Question

A block of mass $m$ lies on wedge of mass $M$, which lies on fixed horizontal surface. The wedge is free to move on the horizontal surface. A horizontal force of magnitude $F$ is applied on block as shown, neglecting friction at all surfaces, the value of force $F$ such that block has no relative motion with respect to wedge will be: (where $g$ is acceleration due to gravity)

• A. $\frac{m}{M}(M+m)g\cot \theta$
• B. $\frac{m}{M}(M+m)g\tan \theta$
• C. $(M+m)g\tan \theta$
• D. $(M+m)g\cot \theta$

Answer 1

The correct option is B $\frac{m}{M}(M+m)g\tan \theta$

For no relative motion between wedge and block, let the acceleration of both block and wedge be ‘$a$’ towards left.

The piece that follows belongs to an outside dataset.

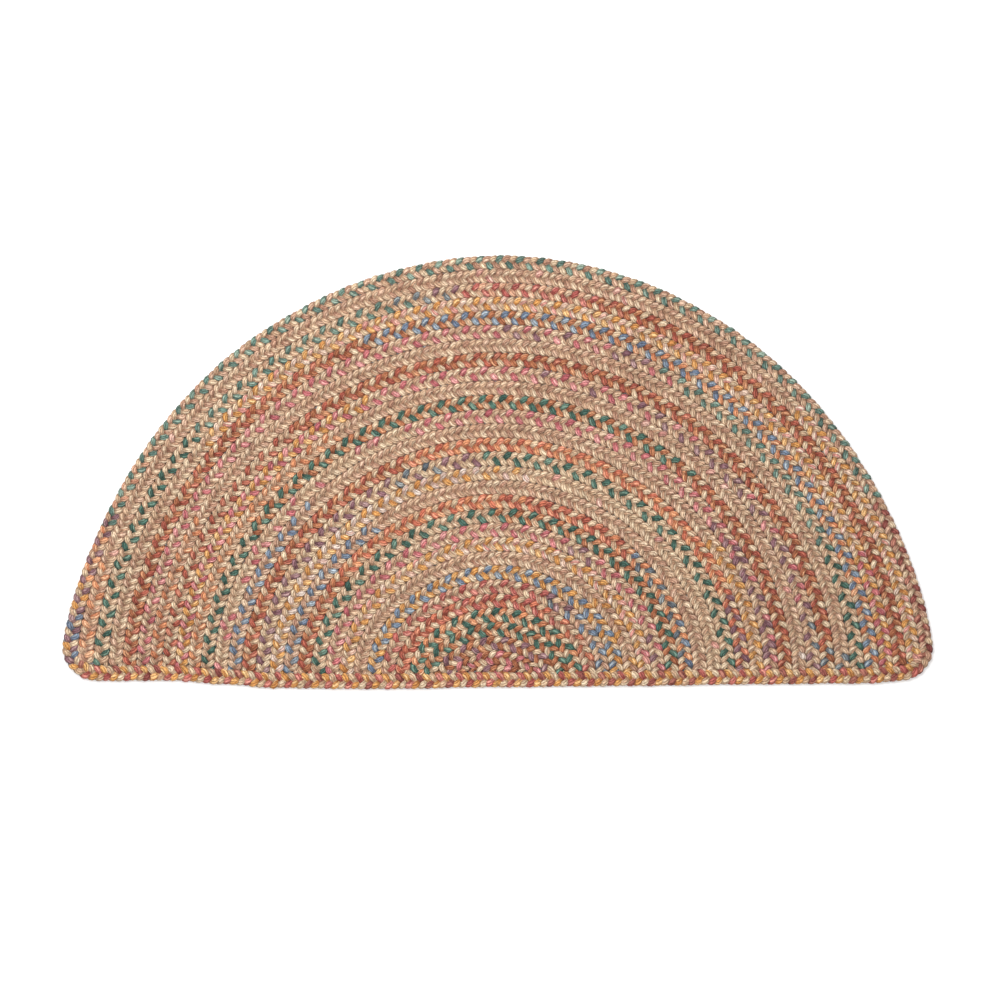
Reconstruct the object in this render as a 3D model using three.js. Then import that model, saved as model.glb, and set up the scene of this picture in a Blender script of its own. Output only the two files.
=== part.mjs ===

It is clear from the diagram horizontal component of force on the block
$F-N\sin \theta =ma\dots \left(i\right)$
It is clear from the diagram vertical component of force on the block
$N\cos \theta =mg\dots \left(ii\right)$
For wedge
$N\sin \theta =Ma\dots \left(iii\right)$
From $\left(i\right),\left(ii\right)$ and $\left(iii\right)$, we get
$\therefore F\Rightarrow \frac{m}{M}(M+m)g\tan \theta$

Final answer: (c)